MARINE PHOSPHATE AVAILABILITY AND THE CHEMICAL ORIGINS OF LIFE ON EARTH (Invited Presentation)


TOSCA, Nicholas1, BRADY, Matthew P.1 and TOSTEVIN, Rosalie2, (1)Department of Earth Sciences, University of Cambridge, Cambridge, CB2 3EQ, United Kingdom, (2)Department of Geological Sciences, University of Cape Town, Rondebosch, 7701, South Africa

The universal and deep-seated importance of phosphorus in biology has long suggested that it was incorporated early in the history of life. More recently, advances in prebiotic systems chemistry have shown that at high concentration, PO4 performs an array of chemical functions; it orchestrates the selective formation of amino acids, lipid precursors, and nucleotides from one multi-component reaction network, assuming a central role in the chemical origins of life.
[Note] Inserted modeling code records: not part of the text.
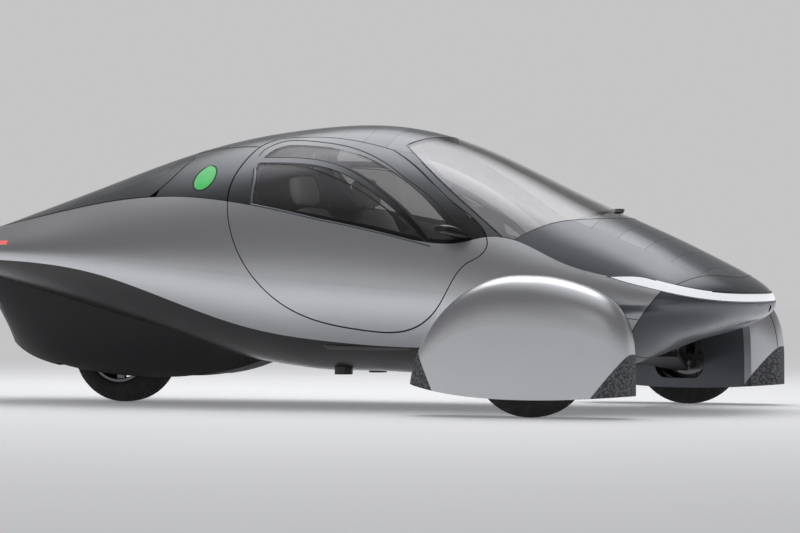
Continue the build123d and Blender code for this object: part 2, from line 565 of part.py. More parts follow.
def main():
    os.makedirs("parts", exist_ok=True)
    parts = {}
    body = body_solid()
    core = body_solid(WALL)
    glass_core = body_solid(GLASS)
    shell = body - core
    skin = body - glass_core

    nose = nose_cut()
    upper = above(BELT)
    lower = above(SILL)
    screen = windscreen_cut()
    door_open = door_cut(0, DOOR_HINGE_RADIUS)
    door_fill = door_cut(PANEL_GAP, DOOR_HINGE_RADIUS + HINGE_CLEARANCE)
    hatch_open = hatch_cut(0, HATCH_HINGE_RADIUS)
    hatch_fill = hatch_cut(PANEL_GAP, HATCH_HINGE_RADIUS + HINGE_CLEARANCE)

    bar = from_side(spline(LIGHT_BAR_TOP), line(LIGHT_BAR_TOP[-1], LIGHT_BAR_FOOT[-1]),
                    spline(list(reversed(LIGHT_BAR_FOOT))))
    tail_band = block(-REACH * 2, TAIL_LAMP_START, -REACH, REACH, TAIL_LAMP_FOOT, TAIL_LAMP_TOP)
    parts["light_bar"] = largest(skin & bar)
    parts["tail_lamp"] = largest(skin & tail_band)

    parts["hatch"] = largest(shell & hatch_fill)
    door = largest(shell & door_fill)
    fixed = shell - door_open - mirrored(door_open) - hatch_open - parts["light_bar"] - parts["tail_lamp"]

    sleeve = tow_rod(TOW_SLEEVE_RADIUS, -TOW_EYE_DEPTH, 0) & body
    recess = tow_rod(TOW_RECESS_RADIUS, 0, TOW_EYE_DEPTH)
    thread = tow_rod(TOW_EYE_RADIUS, -2 * TOW_EYE_DEPTH, TOW_EYE_DEPTH)
    parts["nose_cap"] = largest(fixed & nose) + sleeve - recess - thread
    fixed = fixed - nose
    high = fixed & upper
    low = fixed - upper
    well = block(WELL_REAR_X, WELL_FRONT_X, -WELL_HALF_WIDTH, WELL_HALF_WIDTH, 0, WELL_TOP_Z)
    tub = largest(low - lower - well)
    pads = [Pos(x, side * y, (JACK_PAD_FOOT_Z + JACK_PAD_TOP_Z) / 2)
            * Cylinder(JACK_PAD_RADIUS, JACK_PAD_TOP_Z - JACK_PAD_FOOT_Z) for x, y in JACK_PADS for side in (-1, 1)]
    for pad in pads:
        tub = tub + pad
    parts["belly"] = tub
    silver = low & lower
    tail_end = block(-BODY_HALF_LENGTH - 50, -2090, -REACH, REACH, 0, SKY)
    parts["tail_panel"] = largest(silver & tail_end)
    silver = silver - tail_end
    front_half = block(400, BODY_HALF_LENGTH, -REACH, 0, 0, SKY)
    rear_half = block(-BODY_HALF_LENGTH, 400, -REACH, 0, 0, SKY)
    parts["fender_right"] = largest(silver & front_half)
    parts["quarter_right"] = largest(silver & rear_half)

    parts["windscreen"] = largest(skin & screen & upper)
    high = high - screen
    foot = both_sides(WINDSCREEN_FOOT)
    bonnet_cut = from_above(spline(foot), line(foot[-1], (foot[-1][0], REACH), (3000, REACH), (3000, -REACH),
                                               (foot[0][0], -REACH), foot[0]))
    parts["hood"] = largest(high & bonnet_cut)
    high = high - bonnet_cut
    pillar_cut = from_above(line(ROOF_EDGE[0], ROOF_EDGE[1], (100, -REACH), (-900, -REACH), ROOF_EDGE[0]))
    pillar = largest(high & pillar_cut & block(-900, 0, -REACH, 0, 900, SKY))
    disc = Pos(BADGE_CENTRE[0], -REACH / 2, BADGE_CENTRE[1]) * Rot(90, 0, 0) * Cylinder(BADGE_RADIUS, REACH)
    lamp = largest(skin & disc)
    parts["rear_pillar_right"] = largest(pillar - lamp)
    parts["pillar_lamps"] = Compound(children=[lamp, mirrored(lamp)])
    parts["roof"] = largest(high - pillar_cut - mirrored(pillar_cut))

    frame = door & upper
    window = window_cut()
    opening = window - band(WINDOW_BAR, WINDOW_BAR_WIDTH)
    parts["door_frame_right"] = largest(frame - opening)
    parts["door_skin_right"] = largest(door - upper)
    parts["door_glass_right"] = main_solids((skin & door_fill & upper) & opening, 2)

    parts["camera_wing_right"] = camera_wing(body)

    for name in ("fender", "quarter", "rear_pillar", "door_frame", "door_skin", "door_glass", "camera_wing"):
        parts[name + "_left"] = mirrored(parts[name + "_right"])

    shell_piece, liner, pads = pod_pieces()
    parts["pod_right"] = shell_piece
    parts["pod_liner_right"] = liner
    parts["pod_pads_right"] = pads
    parts["knuckle_right"] = knuckle()
    for name in ("pod", "pod_liner", "pod_pads", "knuckle"):
        parts[name + "_left"] = mirrored(parts[name + "_right"])

    tyre, rim = wheel(0, AXLE_PIN_RADIUS + RUNNING_CLEARANCE)
    half_track = TRACK / 2
    parts["tyre_front_right"] = place_wheel(tyre, FRONT_AXLE_X, -half_track)
    parts["rim_front_right"] = place_wheel(rim, FRONT_AXLE_X, -half_track)
    parts["tyre_front_left"] = place_wheel(tyre, FRONT_AXLE_X, half_track, True)
    parts["rim_front_left"] = place_wheel(rim, FRONT_AXLE_X, half_track, True)
    parts["tyre_rear"] = place_wheel(tyre, REAR_AXLE_X, 0)
    parts["rim_rear"] = place_wheel(rim, REAR_AXLE_X, 0)

    arms = suspension_arms(body)
    parts["front_arms"] = Compound(children=arms + [mirrored(a) for a in arms])
    parts["swing_arm"] = swing_arm()
    keel = largest(fairing(body) - well)
    behind = from_side(line(FAIRING_PAD[0], FAIRING_PAD[1], (-2000, 640), (-2000, 250), FAIRING_PAD[0]))
    parts["fairing_pad"] = largest(keel & behind)
    parts["rear_fairing"] = largest(keel - behind)

    parts["load_floor"] = largest(core & block(LOAD_FLOOR_REAR_X, LOAD_FLOOR_FRONT_X, -REACH, REACH, LOAD_FLOOR_Z,
                                               LOAD_FLOOR_Z + FLOOR_THICKNESS))
    parts["cabin_floor"] = largest(core & block(LOAD_FLOOR_FRONT_X, CABIN_FLOOR_FRONT_X, -REACH, REACH, BATTERY_TOP_Z,
                                                SEAT_FOOT_Z))
    parts["battery"] = largest(core & block(*BATTERY_BOX, BATTERY_TOP_Z))
    door_room = door_open - body_solid(WALL + PANEL_GAP)
    parts["seat_right"] = largest((core & seat(SEAT_Y)) - door_room)
    parts["seat_left"] = mirrored(parts["seat_right"])
    dash_rear, dash_front = DASHBOARD_TOP[0], DASHBOARD_TOP[-1]
    dash = from_side(spline(DASHBOARD_TOP), line(dash_front, (dash_front[0], dash_rear[1]), dash_rear))
    parts["dashboard"] = largest((core & dash) - door_room - mirrored(door_room))
    parts["steering_wheel"] = largest(steering_wheel() - parts["dashboard"])

    for name, shape in parts.items():
        export_step(shape if isinstance(shape, Compound) else Compound(children=[shape]), f"parts/{name}.step")


main()
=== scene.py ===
"""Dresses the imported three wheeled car: paint, glass, lamps, tyres, seats and fittings, on a studio floor."""

import json
import math

import bpy
from bpy.props import FloatProperty, FloatVectorProperty, IntProperty, PointerProperty
from mathutils import Matrix, Vector
from mathutils.bvhtree import BVHTree

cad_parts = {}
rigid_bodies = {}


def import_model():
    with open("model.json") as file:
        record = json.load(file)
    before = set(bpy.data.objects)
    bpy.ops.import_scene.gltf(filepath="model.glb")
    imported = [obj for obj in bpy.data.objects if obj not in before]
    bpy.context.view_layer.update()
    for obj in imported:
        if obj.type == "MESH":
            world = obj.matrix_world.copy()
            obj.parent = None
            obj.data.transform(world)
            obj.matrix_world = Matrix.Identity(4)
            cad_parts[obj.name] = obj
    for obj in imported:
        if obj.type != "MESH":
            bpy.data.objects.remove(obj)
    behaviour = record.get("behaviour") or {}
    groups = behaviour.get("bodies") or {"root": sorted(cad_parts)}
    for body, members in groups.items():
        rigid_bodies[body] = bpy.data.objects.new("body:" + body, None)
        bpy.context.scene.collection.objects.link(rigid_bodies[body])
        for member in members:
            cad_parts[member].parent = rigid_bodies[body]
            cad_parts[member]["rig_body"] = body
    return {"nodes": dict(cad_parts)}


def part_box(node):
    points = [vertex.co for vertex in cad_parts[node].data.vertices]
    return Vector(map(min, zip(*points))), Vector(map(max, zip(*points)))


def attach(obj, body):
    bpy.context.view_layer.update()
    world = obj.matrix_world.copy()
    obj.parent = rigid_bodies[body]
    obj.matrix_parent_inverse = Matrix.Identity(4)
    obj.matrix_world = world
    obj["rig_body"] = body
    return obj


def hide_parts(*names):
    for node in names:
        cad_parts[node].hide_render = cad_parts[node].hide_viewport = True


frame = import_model()
NODES = frame["nodes"]
SIDES = {"right": -1, "left": 1}
WHEELS = {"front_right": -1, "front_left": 1, "rear": -1}
WHEEL_RADIUS = 0.28

CAMERA_PLACE = (8.396, -16.642, 0.69)
CAMERA_AIM = (-0.4368, 0.8996, 0)
FLOOR_REACH = 45.0

# Lines on the side of the body, as (x, z).
WINDOW_ARCH = [(-0.275, 1.233), (-0.256, 1.274), (-0.163, 1.309), (0.03, 1.3), (0.239, 1.266), (0.424, 1.199),
               (0.582, 1.109), (0.721, 1.026), (0.888, 0.896)]
LOWER_PANE = [(-0.253, 1.193), (-0.14, 1.191), (0.033, 1.174), (0.212, 1.122), (0.383, 1.048), (0.558, 0.945),
              (0.67, 0.868), (0.76, 0.806)]
BELT_LINE = [(-0.205, 0.992), (-0.017, 0.958), (0.171, 0.918), (0.378, 0.879), (0.58, 0.835), (0.778, 0.787)]
WINDOW_POST = [(-0.256, 1.17), (-0.232, 1.112), (-0.219, 1.053), (-0.206, 0.998)]
FENDER_SEAM = [(1.735, 0.451), (1.83, 0.441)]

# Seats: how far each stands from the middle, and the spines of its pads, as (x, z).
SEAT_ACROSS = 0.34
CUSHION = [(0.17, 0.385), (0.35, 0.375), (0.53, 0.41), (0.655, 0.425)]
BACKREST = [(-0.015, 0.975), (0.05, 0.80), (0.115, 0.60), (0.155, 0.43)]
HEAD_REST = [(-0.056, 1.13), (-0.038, 1.05), (-0.022, 0.99)]
HEAD_POST = [(-0.005, 0.93), (-0.022, 0.99), (-0.035, 1.03)]
RAIL_BACK = 0.17
RAIL_LENGTH = 0.44

bl_info = {
    "name": "Three wheeled car",
    "version": (1, 0, 0),
    "blender": (4, 5, 0),
    "location": "View3D > Sidebar > Car",
    "description": "Paint, glass, lamps, tyres, seats and fittings of a three wheeled car",
    "category": "Object",
}


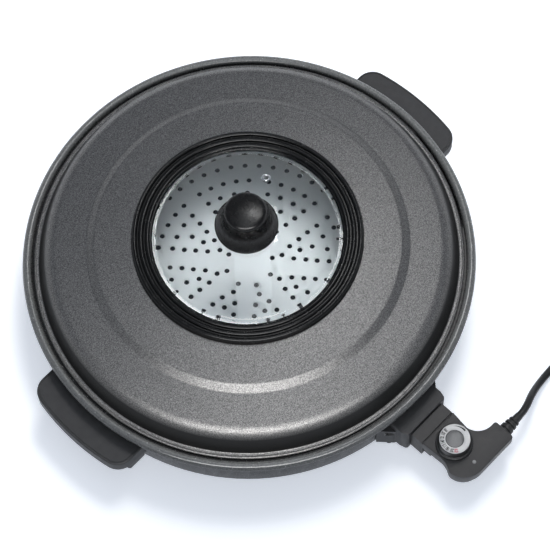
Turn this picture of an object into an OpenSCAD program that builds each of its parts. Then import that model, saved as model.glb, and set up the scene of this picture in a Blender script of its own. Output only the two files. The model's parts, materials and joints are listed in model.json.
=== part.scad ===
// Round electric skillet: a cast pan with side handles, a steam plate, a domed metal lid
// with a glass lid in its middle, and a plug-in thermostat on a coiled mains lead.
// Origin on the pan's axis at table level, +Z up, +X through a handle, -Y to the thermostat.

/* [Pan] */
// Diameter over the rim bead
rim_d = 420; // [400:2:440]
// Height of the rim's top above the table
rim_top = 64.5; // [62:0.5:70]
// Radius of the rim bead's section
bead_r = 4.3; // [3.6:0.1:4.6]
// Thickness of the cast wall
wall_t = 3.5; // [3:0.1:4.2]
// Thickness of the cast floor
floor_t = 4; // [3.6:0.1:5]
// Height of the floor's underside above the table
floor_z = 11; // [10:0.5:13]
// Radius under the corner between floor and wall, inside the skirt
corner_r = 13; // [11:0.5:16]
// How far the wall leans out over its height
wall_draft = 0.6; // [0.3:0.1:1.5]
// Height of the skirt's lower edge above the table
skirt_z = 4.5; // [4:0.1:6]
// Depth of the lid's seat below the rim's top
seat_depth = 4.5; // [4:0.1:5.5]
// Width of the lid's seat
seat_w = 5; // [4.6:0.1:5.6]

/* [Heating element] */
// Distance from the rim in to the element's ring
element_inset = 60; // [54:1:70]
// Diameter of the element's steel sheath
element_d = 7; // [6.5:0.1:7.5]
// Height of the element's centre above the table
element_z = 9; // [8.6:0.1:9.4]
// Radius of the bends that take its ends out to the pins
element_bend = 5.5; // [5:0.1:6]
// Distance between the two terminal pins
pin_pitch = 24; // [22:0.5:25]
// Diameter of a terminal pin
pin_d = 4.8; // [4.4:0.1:5]
// Length of a terminal pin beyond its insulator
pin_len = 10.5; // [9:0.5:11]

/* [Side handles] */
// Width of a handle along the rim
handle_w = 114; // [104:1:120]
// How far a handle reaches out past the rim
handle_out = 24; // [20:0.5:30]
// Height of a handle's top above the table
handle_top = 48; // [46:0.5:50]
// Depth of the handle's skirt
handle_drop = 14; // [12:0.5:15]
// Thickness of the handle's skin
handle_t = 3.2; // [2.6:0.1:3.6]
// Radius of the handle's outer corners in plan
handle_corner = 17; // [12:0.5:20]
// Width of a handle's leg
leg_w = 18; // [15:1:20]
// Distance from one leg of a handle to the other
leg_pitch = 84; // [80:1:88]

/* [Feet] */
// Diameter of a rubber foot
foot_d = 10.5; // [10:0.5:11.5]
// Height of a rubber foot below its leg
foot_h = 5; // [4:0.5:6]

/* [Socket guard] */
// Width of the guard's block
guard_w = 54; // [52:1:58]
// How far the guard's front stands out past the rim
guard_out = 12.5; // [11:0.5:15]
// Height of the guard's top above the table
guard_top = 43; // [41:0.5:45]
// Thickness of the guard's walls
guard_t = 2.8; // [2.4:0.1:3.2]

/* [Steam plate] */
// Room between the plate's foot and the pan's wall
plate_room = 18; // [16:0.5:24]
// How far the folded foot leans out past the plate
stand_out = 8; // [6:0.5:10]
// Height of the plate's top above the table
plate_top = 40; // [36:0.5:44]
// Thickness of the plate
plate_t = 1; // [0.8:0.1:1.5]
// Diameter of a steam hole
hole_d = 4.8; // [4:0.1:5.4]

/* [Metal lid] */
// Room between the lid's rolled edge and the pan's lip
edge_room = 2; // [1.9:0.1:2.2]
// Radius of the rolled edge's section
edge_bead = 1.6; // [1.3:0.1:1.6]
// Thickness of the lid's sheet
lid_t = 1.5; // [1.2:0.1:2]
// Radius of the shoulder where the steep side meets the crown
shoulder_r = 10; // [8:0.5:12]
// Distance from the rim in to the middle of the embossed step
step_inset = 65.5; // [60:0.5:72]
// Height of the glass lid's seat above the rolled edge
lid_rise = 40.4; // [38:0.2:44]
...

Nevertheless, soluble PO4 is widely thought to have been scarce on the prebiotic Earth, confining scenarios for the chemical origins of life to specific environments where PO4 may have reached high concentration.

To quantify the behaviour of PO4 in prebiotic environments, we determined vivianite solubility in synthetic seawater solutions at 25oC as a function of salinity and pH. New and existing experimental data were then used to develop and optimise a Pitzer ion interaction-based thermodynamic model including aqueous Fe-phosphate complexation. The model closely reproduces measured stoichiometric dissociation constants of phosphoric acid in seawater media as a function of salinity, and predicts a strong salinity control on vivianite saturation (arising from aqueous metal-phosphate complexation), consistent with an apparent locus of vivianite deposition in brackish and lacustrine systems. Application of the model to published modern marine pore water datasets reveals that equilibrium vivianite solubility is precisely maintained across depth intervals where the mineral has been unambiguously identified.
These data predict prebiotic marine PO4 concentrations 3-4 orders of magnitude higher than currently estimated, and highlight seawater as a principal PO4 source to a range of terrestrial environments. Reaction path models show that small changes in the alkalinity of the initial fluid in turn produce PO4-rich fluids with a range of pH values, salinities, and/or composition upon evaporation. This expands the combinatorial possibilities for prebiotic synthesis and suggests that seawater-dominated fluids could have sustained primitive cellular systems dependent on variable physico-chemical conditions for RNA separation and replication, peptide elongation, and fatty acid vesicle formation. Together, the chemistry of ancient Fe-rich environments ensured that PO4 was an integral part of prebiotic and early biotic landscapes, endowing life on Earth with its most important and versatile building block.